List<Apple> result = new ArrayList<>();
        for(Apple apple: inventory){
            if("green".equals(apple.getColor())){
                result.add(apple);
            }
        }

這是最常見的方法。但是這樣的結構很難復用。比如我顏色不確定呢？

解決方案2:

        List<Apple> result = new ArrayList<>();
        for(Apple apple: inventory){
            if(apple.getColor().equals(color)){
                result.add(apple);
            }
        }

如果我需要100g以上的且紅色的蘋果我就需要

        List<Apple> result = new ArrayList<>();
        for(Apple apple: inventory){
            if(apple.getColor().equals(color) 
                            && apple.getWeight() > weight){
                result.add(apple);
            }
        }

如果我需要100g以上或者紅色的蘋果

        List<Apple> result = new ArrayList<>();
        for(Apple apple: inventory){
            if(apple.getColor().equals(color) 
                            || apple.getWeight() > weight){
                result.add(apple);
            }
        }

是不是變得沒完沒了了？
解決方案3:

public static List<Apple> filterApples(List<Apple> inventory, ApplePredicate p){
        List<Apple> result = new ArrayList<>();
        for(Apple apple : inventory){
            if(p.test(apple)){
                result.add(apple);
            }
        }
        return result;
    }

    interface ApplePredicate{
        boolean test(Apple a);
    }
     class AppleWeightPredicate implements ApplePredicate{
        public boolean test(Apple apple){
            return apple.getWeight() > 150;
        }
    }
     class AppleColorPredicate implements ApplePredicate{
        public boolean test(Apple apple){
            return "green".equals(apple.getColor());
        }
    }

     class AppleRedAndHeavyPredicate implements ApplePredicate{
        public boolean test(Apple apple){
            return "red".equals(apple.getColor())
                    && apple.getWeight() > 150;
        }
    }

List<Apple> greenApples2 = filterApples(inventory, new AppleColorPredicate());

這種方法和合適。

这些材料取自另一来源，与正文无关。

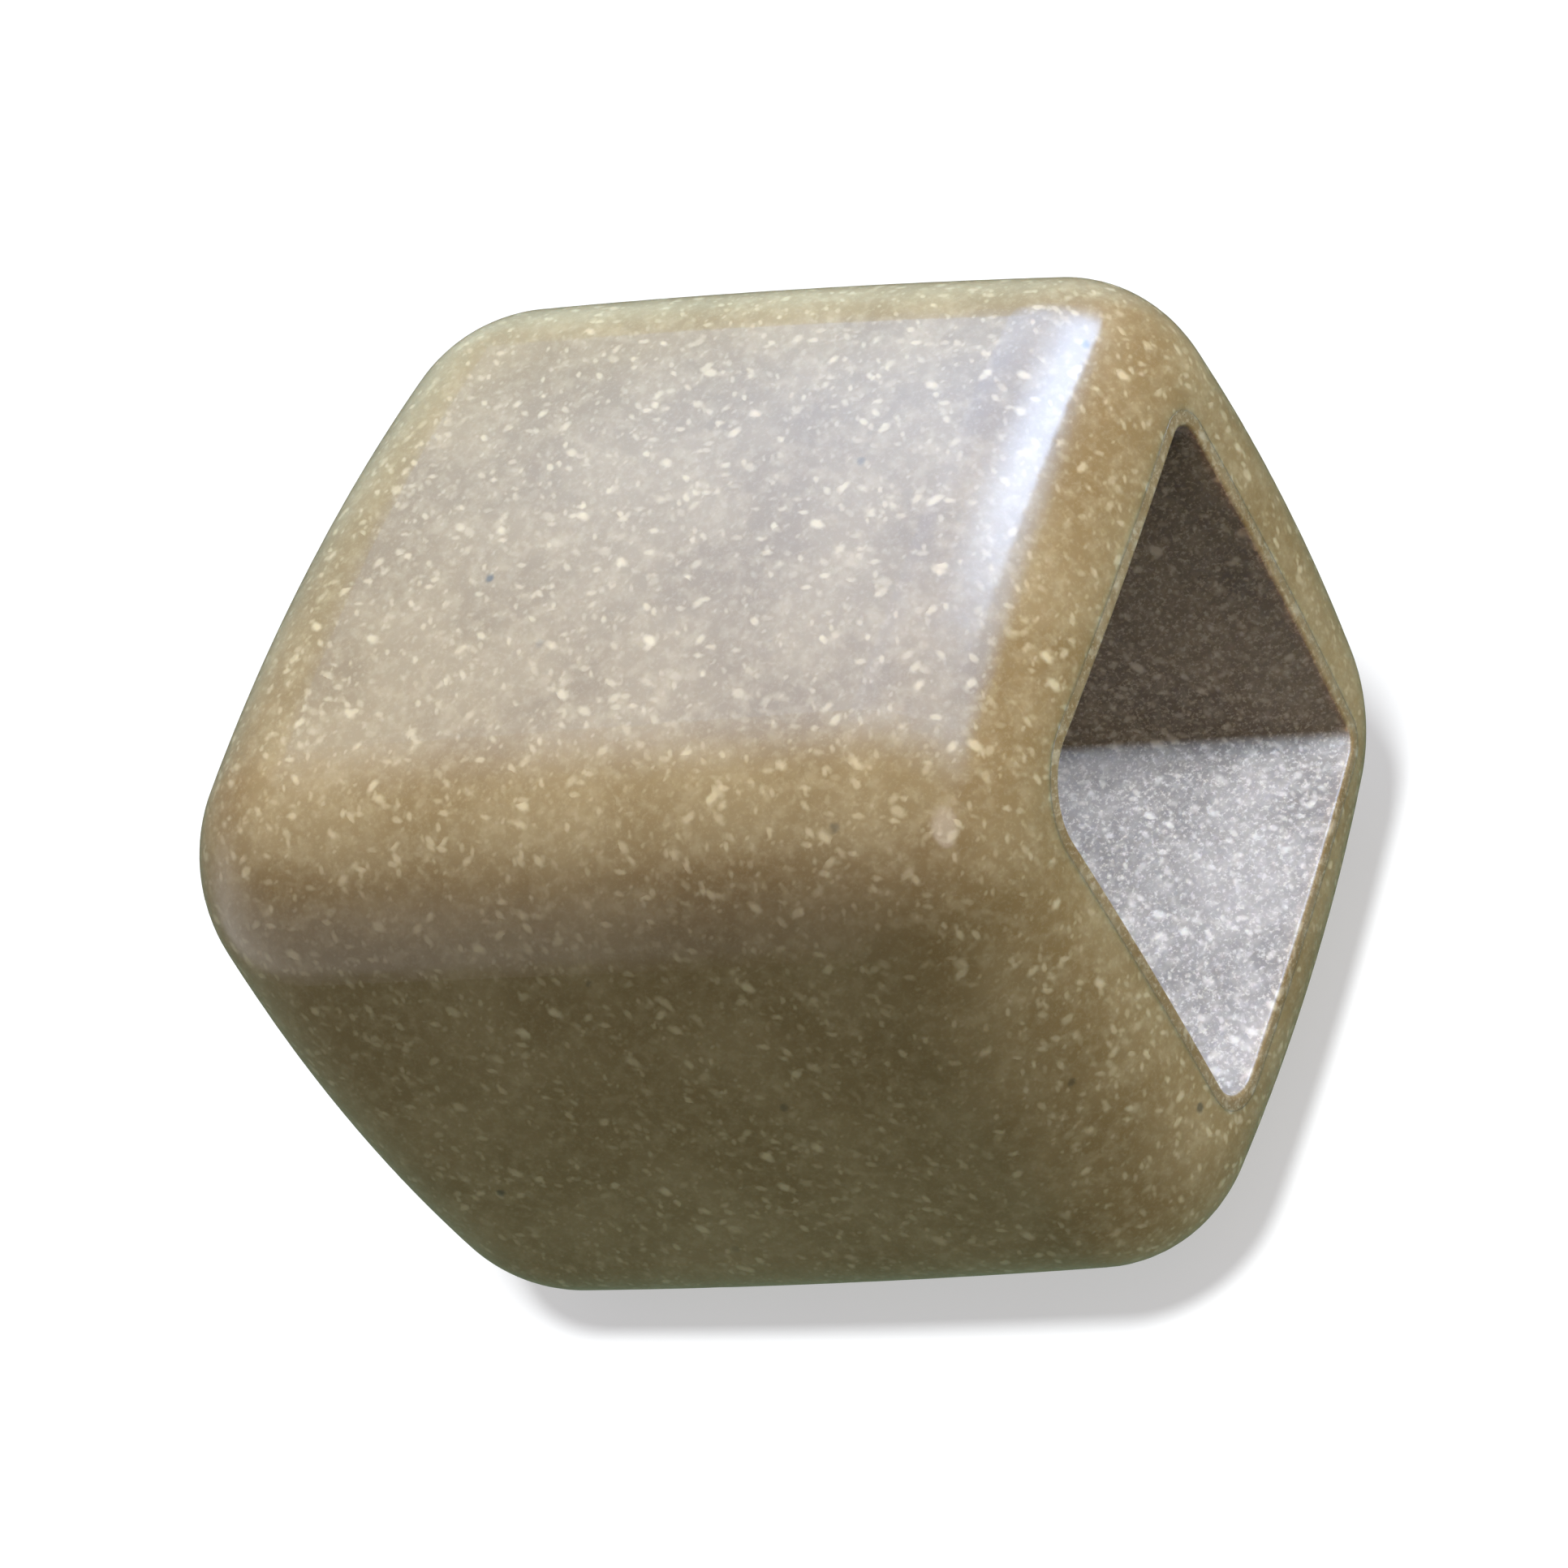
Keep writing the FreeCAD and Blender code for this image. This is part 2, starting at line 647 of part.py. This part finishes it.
for side, start in (("rear", REAR_BEARING), ("front", FRONT_BEARING)):
    PIECES[side + "_bearing_inner_ring"] = inner_ring(start)
    PIECES[side + "_bearing_outer_ring"] = outer_ring(start)
    PIECES[side + "_bearing_shields"] = shields(start)
    PIECES[side + "_bearing_balls"] = balls(start)
    PIECES[side + "_bearing_cage"] = cage(start)

for node, shape in PIECES.items():
    shape.exportStep("parts/" + node + ".step")
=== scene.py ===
"""Looks of the flake-filled tumbling barrel and its spindle unit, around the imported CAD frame."""
import json
import math

import bpy
from mathutils import Matrix, Vector


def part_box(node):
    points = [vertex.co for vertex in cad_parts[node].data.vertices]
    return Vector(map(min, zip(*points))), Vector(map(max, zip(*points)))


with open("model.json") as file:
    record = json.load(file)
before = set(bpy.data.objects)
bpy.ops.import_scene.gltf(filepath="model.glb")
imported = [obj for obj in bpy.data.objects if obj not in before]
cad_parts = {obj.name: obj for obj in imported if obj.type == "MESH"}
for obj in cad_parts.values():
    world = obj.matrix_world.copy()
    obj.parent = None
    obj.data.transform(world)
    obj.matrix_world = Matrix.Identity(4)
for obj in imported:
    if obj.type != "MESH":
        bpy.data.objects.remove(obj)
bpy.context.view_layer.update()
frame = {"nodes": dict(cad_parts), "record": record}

MM = 0.001
NODES = frame["nodes"]

# ---- places taken from the frame ----

BODY_LOW, BODY_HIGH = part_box("barrel_body")
MOUTH_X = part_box("wear_liner")[1].x
BARREL_MIDDLE = Vector(((BODY_LOW.x + BODY_HIGH.x) / 2, 0, 0))
FLOOR_Z = BODY_LOW.z

# ---- view of the photograph ----

VIEW_AZIMUTH = 42.93
VIEW_ELEVATION = 39.26
VIEW_ROLL = 33.51
VIEW_DISTANCE = 541.4 * MM
VIEW_LENS = 95.6
VIEW_NEAR, VIEW_FAR = 0.01, 50.0
VIEW_AIM = Vector((78.0, -0.5, 1.2)) * MM


# ---- node trees, written as short calls ----


class Graph:
    """A node tree with short calls that add nodes and return their outputs."""

    def __init__(self, tree):
        self.tree = tree

    def node(self, kind, inputs=None, **settings):
        """Adds a node, sets its properties, and links or sets its inputs."""
        made = self.tree.nodes.new(kind)
        for key, value in settings.items():
            setattr(made, key, value)
        for key, value in (inputs or {}).items():
            self.feed(made.inputs[key], value)
        return made

    def feed(self, socket, value):
        """Links an output to a socket, or sets the socket's own value."""
        if isinstance(value, bpy.types.NodeSocket):
            self.tree.links.new(value, socket)
        else:
            socket.default_value = value

    def math(self, operation, first, second=0.0, third=0.0):
        """One arithmetic step."""
        made = self.node("ShaderNodeMath", {0: first, 1: second, 2: third}, operation=operation)
        return made.outputs[0]

    def span(self, value, low, high, out_low=0.0, out_high=1.0):
        """Maps a value from one span to another, clamped, with smooth ends."""
        inputs = {
            "Value": value,
            "From Min": low,
            "From Max": high,
            "To Min": out_low,
            "To Max": out_high,
        }
        made = self.node("ShaderNodeMapRange", inputs, interpolation_type="SMOOTHSTEP")
        return made.outputs["Result"]

    def product(self, *values):
        """Product of several values."""
        total = values[0]
        for value in values[1:]:
            total = self.math("MULTIPLY", total, value)
        return total

    def blend(self, share, first, second):
        """Mixes two colours."""
        made = self.node("ShaderNodeMix", data_type="RGBA")
        self.feed(made.inputs[0], share)
        self.feed(made.inputs[6], first)
        self.feed(made.inputs[7], second)
        return made.outputs[2]

    def parts(self, vector):
        """X, Y and Z of a vector."""
        return self.node("ShaderNodeSeparateXYZ", {0: vector}).outputs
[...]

不過如果規則也是不確定的呢？

解決方案4:

        List<Apple> redApples2 = filterApples(inventory, new ApplePredicate() {
            public boolean test(Apple a){
                return a.getColor().equals("red");
            }
        });

Good!這樣就能做到定制化了。不過通過lambda寫起來更加優美

解決方案5:

        List<Apple> redApples2 = filterApples(inventory, (Apple a)-> a.getColor().equals("red"));
        

如果我們要推廣。不只是蘋果而是所有的判斷規則？

解決方案6:

    interface Predicate<T>{
        boolean test(T t);
    }

    public static <T> List<T> filter(List<T> inventory, Predicate<T> p){
        List<T> result = new ArrayList<>();
        for(T apple : inventory){
            if(p.test(apple)){
                result.add(apple);
            }
        }
        return result;
    }
        

List<Apple> redApples2 = filter(inventory, (Apple a)-> a.getColor().equals("red"));

其實java 8 的思路也是這樣的
解決方案7:

        List<Apple> redApples2 = inventory
                .stream()
                .filter((Apple a)-> a.getColor().equals("red"))
                .collect(Collectors.toList());